Postby jimmylegs » Sun May 28, 2006 5:53 am

hi there, just a thought, whenever my mother has joint pain she goes off sugar and white flour for a while until it goes away. is this a feasible thing for u to consider? (meaning, do u eat white flour and sugar?)

also i recently did a bit of reading on glyconutrients which have immunomodulatory effects possibly beneficial to ms sufferers (boost natural killer cells, which are known to be low in ms ppl just before relapse), and it turns out glucosamine is one of those helpful glyconutrients. (common sense i know, but i never investigated what glucosamine was before! these medical words make sense to me now in a way i could wish they did not!) i do not know if glucosamine by itself boosts natural killer cells. the study i read (which is about CFS - but an immune system is an immune system!) mentions a multi containing 8 monosaccharides. the glucosamine one is N-acetylglucosamine (i researched that outside the context of the article - did not read the full text).

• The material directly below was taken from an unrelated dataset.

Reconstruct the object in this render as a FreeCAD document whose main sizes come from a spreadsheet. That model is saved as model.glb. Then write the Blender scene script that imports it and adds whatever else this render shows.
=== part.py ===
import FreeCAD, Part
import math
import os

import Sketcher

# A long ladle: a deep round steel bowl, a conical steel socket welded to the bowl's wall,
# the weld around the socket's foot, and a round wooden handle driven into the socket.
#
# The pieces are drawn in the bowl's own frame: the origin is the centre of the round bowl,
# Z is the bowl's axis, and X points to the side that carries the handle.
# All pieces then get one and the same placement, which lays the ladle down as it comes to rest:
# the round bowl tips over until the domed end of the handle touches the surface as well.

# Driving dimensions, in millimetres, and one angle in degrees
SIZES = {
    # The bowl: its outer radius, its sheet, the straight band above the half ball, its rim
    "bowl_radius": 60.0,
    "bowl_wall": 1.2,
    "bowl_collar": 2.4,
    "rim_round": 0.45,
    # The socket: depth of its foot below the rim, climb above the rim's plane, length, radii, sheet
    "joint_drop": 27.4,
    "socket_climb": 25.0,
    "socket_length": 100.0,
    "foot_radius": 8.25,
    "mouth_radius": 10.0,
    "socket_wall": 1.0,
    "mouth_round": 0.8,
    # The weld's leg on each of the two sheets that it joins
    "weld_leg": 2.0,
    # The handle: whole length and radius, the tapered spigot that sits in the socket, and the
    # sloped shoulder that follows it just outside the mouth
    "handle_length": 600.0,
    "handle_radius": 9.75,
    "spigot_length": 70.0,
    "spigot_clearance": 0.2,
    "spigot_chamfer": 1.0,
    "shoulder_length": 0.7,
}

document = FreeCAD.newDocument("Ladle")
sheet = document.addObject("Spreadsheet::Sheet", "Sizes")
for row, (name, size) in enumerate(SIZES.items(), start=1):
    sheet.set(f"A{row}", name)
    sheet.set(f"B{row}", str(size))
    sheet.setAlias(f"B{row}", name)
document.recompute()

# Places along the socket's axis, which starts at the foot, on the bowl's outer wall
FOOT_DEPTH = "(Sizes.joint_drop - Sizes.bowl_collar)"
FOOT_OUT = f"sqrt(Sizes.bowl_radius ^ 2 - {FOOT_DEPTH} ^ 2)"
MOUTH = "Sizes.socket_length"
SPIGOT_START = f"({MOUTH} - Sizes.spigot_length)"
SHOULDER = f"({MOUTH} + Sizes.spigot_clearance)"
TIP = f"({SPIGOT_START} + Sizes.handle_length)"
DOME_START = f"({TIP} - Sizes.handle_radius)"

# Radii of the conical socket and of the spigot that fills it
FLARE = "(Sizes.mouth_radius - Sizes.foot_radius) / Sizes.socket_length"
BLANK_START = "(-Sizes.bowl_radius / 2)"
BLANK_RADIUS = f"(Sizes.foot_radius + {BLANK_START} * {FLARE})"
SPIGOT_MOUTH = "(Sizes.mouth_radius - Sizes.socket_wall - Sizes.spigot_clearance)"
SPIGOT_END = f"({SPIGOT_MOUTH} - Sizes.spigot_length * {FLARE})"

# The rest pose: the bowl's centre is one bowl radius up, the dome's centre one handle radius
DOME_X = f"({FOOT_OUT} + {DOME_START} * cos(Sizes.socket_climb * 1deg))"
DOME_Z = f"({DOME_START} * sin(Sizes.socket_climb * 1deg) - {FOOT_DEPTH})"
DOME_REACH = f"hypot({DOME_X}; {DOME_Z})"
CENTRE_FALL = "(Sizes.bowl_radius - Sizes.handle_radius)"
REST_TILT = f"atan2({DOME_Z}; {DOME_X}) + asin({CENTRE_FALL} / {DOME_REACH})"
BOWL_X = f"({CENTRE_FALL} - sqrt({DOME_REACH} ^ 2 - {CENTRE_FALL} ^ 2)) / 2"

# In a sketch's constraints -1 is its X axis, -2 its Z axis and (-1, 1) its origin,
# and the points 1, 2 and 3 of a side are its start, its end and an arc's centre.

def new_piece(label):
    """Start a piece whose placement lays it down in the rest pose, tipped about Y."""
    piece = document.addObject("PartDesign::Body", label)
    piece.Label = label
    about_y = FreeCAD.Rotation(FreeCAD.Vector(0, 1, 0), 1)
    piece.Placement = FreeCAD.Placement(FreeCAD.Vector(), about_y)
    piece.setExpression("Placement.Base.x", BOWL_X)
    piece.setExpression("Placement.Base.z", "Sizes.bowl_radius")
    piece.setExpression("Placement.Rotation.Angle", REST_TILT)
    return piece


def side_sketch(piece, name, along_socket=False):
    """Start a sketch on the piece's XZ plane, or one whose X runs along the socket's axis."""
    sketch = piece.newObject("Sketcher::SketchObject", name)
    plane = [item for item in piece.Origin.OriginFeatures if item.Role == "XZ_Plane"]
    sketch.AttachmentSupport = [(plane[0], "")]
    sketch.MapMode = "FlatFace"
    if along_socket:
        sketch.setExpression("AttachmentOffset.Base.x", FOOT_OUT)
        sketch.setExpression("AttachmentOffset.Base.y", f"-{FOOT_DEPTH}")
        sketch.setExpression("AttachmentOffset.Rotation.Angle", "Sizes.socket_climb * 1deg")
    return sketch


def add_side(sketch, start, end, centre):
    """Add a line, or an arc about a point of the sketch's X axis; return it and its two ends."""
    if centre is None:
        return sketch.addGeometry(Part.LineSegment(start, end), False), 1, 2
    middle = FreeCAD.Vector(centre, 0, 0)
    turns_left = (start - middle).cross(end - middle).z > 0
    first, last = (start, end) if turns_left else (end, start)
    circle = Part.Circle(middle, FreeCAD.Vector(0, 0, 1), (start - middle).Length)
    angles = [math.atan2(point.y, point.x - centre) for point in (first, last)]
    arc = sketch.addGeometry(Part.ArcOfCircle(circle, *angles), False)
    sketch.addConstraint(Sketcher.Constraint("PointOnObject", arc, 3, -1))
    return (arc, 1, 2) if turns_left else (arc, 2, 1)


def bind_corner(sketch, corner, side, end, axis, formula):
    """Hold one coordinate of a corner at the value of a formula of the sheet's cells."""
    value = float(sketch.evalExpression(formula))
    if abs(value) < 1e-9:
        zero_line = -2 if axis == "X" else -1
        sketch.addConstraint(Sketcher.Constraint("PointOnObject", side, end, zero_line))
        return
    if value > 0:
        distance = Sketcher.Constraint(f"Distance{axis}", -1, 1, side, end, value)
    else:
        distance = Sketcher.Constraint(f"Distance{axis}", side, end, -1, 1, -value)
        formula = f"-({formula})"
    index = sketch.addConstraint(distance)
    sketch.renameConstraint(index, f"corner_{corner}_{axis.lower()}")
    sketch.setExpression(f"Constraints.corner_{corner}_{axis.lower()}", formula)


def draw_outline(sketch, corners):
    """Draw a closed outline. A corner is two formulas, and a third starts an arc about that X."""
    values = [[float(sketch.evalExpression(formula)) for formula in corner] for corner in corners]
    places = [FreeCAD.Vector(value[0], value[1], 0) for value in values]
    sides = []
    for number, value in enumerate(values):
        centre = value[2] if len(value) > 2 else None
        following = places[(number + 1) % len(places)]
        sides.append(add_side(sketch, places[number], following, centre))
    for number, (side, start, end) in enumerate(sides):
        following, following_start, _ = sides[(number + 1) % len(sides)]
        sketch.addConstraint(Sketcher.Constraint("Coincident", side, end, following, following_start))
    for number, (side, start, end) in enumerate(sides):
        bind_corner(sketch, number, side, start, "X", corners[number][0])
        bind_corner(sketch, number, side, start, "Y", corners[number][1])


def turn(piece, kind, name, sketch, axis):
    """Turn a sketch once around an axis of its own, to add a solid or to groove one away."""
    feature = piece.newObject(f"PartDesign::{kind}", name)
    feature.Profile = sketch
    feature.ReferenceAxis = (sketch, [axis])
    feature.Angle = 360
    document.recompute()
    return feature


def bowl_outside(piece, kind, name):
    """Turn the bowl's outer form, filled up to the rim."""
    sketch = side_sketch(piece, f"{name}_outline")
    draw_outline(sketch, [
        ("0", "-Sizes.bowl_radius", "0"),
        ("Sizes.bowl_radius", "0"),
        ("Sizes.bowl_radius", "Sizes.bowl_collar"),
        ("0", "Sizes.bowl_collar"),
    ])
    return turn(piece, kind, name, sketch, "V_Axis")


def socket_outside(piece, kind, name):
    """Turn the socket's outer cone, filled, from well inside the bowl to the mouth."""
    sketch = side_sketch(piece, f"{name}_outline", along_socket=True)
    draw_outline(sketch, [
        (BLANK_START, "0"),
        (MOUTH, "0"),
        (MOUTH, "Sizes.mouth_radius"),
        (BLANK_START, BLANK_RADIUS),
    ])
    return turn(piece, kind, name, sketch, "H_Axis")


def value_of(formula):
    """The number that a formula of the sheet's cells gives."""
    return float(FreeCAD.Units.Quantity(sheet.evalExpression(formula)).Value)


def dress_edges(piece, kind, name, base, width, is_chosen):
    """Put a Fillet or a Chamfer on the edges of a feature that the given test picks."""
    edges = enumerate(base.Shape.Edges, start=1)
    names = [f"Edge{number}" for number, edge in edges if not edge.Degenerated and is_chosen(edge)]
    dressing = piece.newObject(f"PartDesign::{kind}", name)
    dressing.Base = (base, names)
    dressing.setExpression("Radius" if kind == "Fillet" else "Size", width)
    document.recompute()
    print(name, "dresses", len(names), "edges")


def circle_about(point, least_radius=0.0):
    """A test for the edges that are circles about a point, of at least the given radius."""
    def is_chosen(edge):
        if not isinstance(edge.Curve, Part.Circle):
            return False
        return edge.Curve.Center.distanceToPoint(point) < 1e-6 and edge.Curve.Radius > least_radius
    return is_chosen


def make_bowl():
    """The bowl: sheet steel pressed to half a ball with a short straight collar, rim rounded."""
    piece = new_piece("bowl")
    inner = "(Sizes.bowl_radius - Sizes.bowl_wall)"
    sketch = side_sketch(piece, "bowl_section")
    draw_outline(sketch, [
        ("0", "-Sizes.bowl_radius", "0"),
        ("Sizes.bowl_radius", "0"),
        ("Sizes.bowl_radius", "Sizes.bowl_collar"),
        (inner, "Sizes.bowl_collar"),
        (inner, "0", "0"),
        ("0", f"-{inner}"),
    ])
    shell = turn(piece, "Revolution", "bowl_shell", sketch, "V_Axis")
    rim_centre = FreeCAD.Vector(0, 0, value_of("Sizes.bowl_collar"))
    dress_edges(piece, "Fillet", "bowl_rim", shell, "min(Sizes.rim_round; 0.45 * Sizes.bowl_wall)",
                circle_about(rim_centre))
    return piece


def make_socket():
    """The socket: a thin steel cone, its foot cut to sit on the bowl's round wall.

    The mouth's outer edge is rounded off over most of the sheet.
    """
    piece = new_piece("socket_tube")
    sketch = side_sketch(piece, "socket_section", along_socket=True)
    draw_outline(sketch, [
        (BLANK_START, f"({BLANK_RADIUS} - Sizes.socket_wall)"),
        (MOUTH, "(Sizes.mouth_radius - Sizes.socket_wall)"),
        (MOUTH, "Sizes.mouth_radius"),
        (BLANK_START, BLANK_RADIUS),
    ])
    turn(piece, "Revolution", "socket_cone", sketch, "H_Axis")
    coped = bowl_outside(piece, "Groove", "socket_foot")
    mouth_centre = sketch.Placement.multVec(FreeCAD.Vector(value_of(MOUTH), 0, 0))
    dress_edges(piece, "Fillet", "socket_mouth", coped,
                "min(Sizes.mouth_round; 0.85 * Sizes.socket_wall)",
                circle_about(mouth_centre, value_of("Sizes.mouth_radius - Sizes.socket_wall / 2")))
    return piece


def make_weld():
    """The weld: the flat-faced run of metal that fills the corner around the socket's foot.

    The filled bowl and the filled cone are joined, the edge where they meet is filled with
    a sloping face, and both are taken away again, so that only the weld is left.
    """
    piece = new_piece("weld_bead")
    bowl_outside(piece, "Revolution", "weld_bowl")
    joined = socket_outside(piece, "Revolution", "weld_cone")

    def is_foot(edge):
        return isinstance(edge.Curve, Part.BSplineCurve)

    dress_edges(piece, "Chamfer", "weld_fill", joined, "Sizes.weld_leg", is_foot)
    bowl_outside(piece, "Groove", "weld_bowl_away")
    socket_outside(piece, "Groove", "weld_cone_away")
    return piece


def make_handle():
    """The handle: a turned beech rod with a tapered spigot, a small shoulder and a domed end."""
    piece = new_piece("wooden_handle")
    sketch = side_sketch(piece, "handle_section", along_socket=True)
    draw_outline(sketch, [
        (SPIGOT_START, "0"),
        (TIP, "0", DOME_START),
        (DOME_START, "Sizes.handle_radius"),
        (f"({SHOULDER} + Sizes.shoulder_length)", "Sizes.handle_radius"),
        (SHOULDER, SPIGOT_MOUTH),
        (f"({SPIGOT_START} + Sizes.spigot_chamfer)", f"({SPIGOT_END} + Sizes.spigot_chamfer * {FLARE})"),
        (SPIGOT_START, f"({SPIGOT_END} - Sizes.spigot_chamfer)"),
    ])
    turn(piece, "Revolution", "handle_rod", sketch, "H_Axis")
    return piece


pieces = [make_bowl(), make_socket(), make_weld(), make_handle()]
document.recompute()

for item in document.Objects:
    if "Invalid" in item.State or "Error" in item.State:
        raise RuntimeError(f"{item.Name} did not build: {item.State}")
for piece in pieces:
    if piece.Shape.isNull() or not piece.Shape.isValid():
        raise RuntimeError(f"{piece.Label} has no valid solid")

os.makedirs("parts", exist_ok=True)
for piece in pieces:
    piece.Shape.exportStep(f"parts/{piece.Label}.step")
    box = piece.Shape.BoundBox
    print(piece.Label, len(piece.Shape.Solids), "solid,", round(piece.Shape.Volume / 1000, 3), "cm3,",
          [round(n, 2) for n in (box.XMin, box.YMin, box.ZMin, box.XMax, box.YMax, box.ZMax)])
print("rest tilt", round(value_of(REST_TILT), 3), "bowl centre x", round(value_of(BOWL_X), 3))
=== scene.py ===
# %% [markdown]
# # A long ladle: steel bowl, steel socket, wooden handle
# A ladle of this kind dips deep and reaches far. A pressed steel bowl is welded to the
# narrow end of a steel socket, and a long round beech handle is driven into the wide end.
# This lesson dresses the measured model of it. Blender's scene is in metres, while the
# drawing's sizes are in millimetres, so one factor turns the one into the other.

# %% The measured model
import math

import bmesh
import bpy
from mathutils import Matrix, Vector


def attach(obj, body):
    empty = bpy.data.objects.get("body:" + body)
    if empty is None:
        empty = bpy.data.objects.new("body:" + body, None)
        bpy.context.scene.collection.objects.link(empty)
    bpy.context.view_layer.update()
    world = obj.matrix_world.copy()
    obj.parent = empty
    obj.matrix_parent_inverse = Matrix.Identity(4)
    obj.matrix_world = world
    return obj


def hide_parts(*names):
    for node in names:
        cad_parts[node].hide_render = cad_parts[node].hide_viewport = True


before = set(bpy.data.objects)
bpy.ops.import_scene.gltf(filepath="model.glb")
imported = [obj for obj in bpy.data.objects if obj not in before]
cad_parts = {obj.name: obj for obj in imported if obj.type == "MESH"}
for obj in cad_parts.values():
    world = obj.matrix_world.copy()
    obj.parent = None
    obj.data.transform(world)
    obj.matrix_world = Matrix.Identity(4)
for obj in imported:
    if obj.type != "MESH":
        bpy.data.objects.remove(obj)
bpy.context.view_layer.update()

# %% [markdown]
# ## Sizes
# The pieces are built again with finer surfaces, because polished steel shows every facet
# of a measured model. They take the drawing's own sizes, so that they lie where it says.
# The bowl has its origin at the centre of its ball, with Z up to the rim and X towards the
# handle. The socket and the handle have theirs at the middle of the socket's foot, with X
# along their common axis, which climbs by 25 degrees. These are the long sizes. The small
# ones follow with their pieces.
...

Integr Physiol Behav Sci. 1998 Jul-Sep;33(3):280-7.
The in vitro immunomodulatory effects of glyconutrients on peripheral blood mononuclear cells of patients with chronic fatigue syndrome.
See DM, Cimoch P, Chou S, Chang J, Tilles J.
University of California, Irvine, Department of Medicine, Orange 92668, USA.

In humans, eight monosaccharides are required for the synthesis of glycoproteins. Dietary supplements that supply these crucial sugars are known as glyconutrients. A glyconutrient compound was added to Peripheral Blood Mononuclear Cells (PBMC) isolated from normal controls and patients with the Chronic Fatigue Syndrome (CFS), a disease associated with immune dysregulation. The in vitro immunomodulatory effects were investigated. Cell surface expression of the glycoproteins CD5, CD8, and CD11a were significantly lower in patients with CFS compared to normal controls. Addition of glyconutrient homogenate to PBMC from patients with CFS stimulated with phytohemagglutinin significantly increased the expression of each glycoprotein. Furthermore, natural killer (NK) cell function was reduced in CFS patients. The glyconutrient preparation significantly enhanced NK cell activity versus human herpes virus 6 (HHV-6)-infected H9 cells in an 8 h 51Cr release assay compared to placebo for PBMC from patients with CFS (p< .01). Finally, apoptosis was significantly higher in patients with CFS. The percentage of apoptotic cells was significantly decreased in PBMC from patients with CFS that had been incubated for 48 h with glyconutrients. Thus, glyconutrients improved abnormal immune parameters in vitro in patients with CFS.